The feds give out grants to state and local law enforcement under a program called the Edward Byrne Memorial Justice Assistance Grant Program. May the attorney general withhold grants from so-called sanctuary cities that refuse to share information with the feds about, or allow access to, arrested undocumented immigrants? Seventh Circuit (2018), Third Circuit (2019), Ninth Circuit (2019), First Circuit (2020): No. Ninth Circuit (this week): Still no. But the AG gets a small win as the court, holding that the district court was wrong to issue a nationwide injunction, limits relief to only California. Over at the Second Circuit meanwhile, the court will not rehear its 2019 decision holding that the AG can indeed withhold the funds. Dissent: This refusal is “astonishing,” and “I am, frankly, astounded.”

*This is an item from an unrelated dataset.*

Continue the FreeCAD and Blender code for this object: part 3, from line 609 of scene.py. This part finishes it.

Birmingham, Ala. officer shoots suspect who pointed a gun at the police. After a two-month hospital stay, the suspect is charged with attempted murder and spends 16 months in pretrial detention. The cop who pulled the trigger receives an award for the incident. But wait! A local news organization obtains dashcam video showing that the suspect was on his hands and knees when he was shot and that he did not point his gun at the officers. Charges are dropped. Eleventh Circuit: And the man can sue for malicious prosecution; no qualified immunity.

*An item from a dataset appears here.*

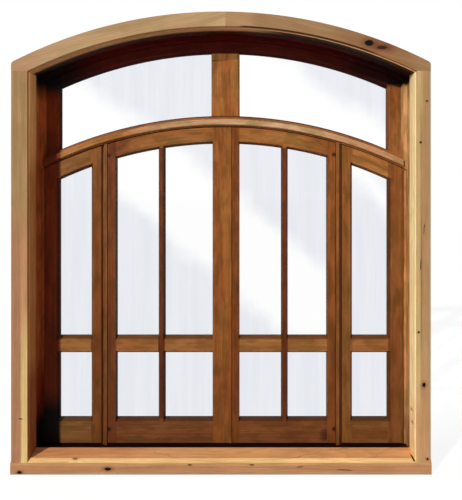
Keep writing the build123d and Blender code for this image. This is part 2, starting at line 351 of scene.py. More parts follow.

In 1995, a lawful permanent resident pleads guilty to resisting a police officer with violence. Under the immigration laws then in force, he remained eligible to seek a waiver of deportation. But in 1997, Congress passes a new law, under which people convicted of certain crimes are no longer eligible for those waivers (now called “cancellations of removal”). And in 2013, the feds commence removal proceedings against the man. Gov’t: The 1997 law is retroactive, so the man isn’t eligible to seek cancellation of removal. Board of Immigration Appeals: Sounds right to us. Eleventh Circuit: No.
And in en banc news, the Sixth Circuit will reconsider its decision barring Ohio officials from executing an inmate convicted of murder in 1986 who is (the original panel held) intellectually disabled. (Earlier, the inmate unsuccessfully petitioned for a new trial on the ground that bite mark evidence is applesauce.) The Fifth Circuit (over a dissent), however, will not reconsider its decision that a Houston community college board member who was censured after he accused other members of mismanagement has a First Amendment claim.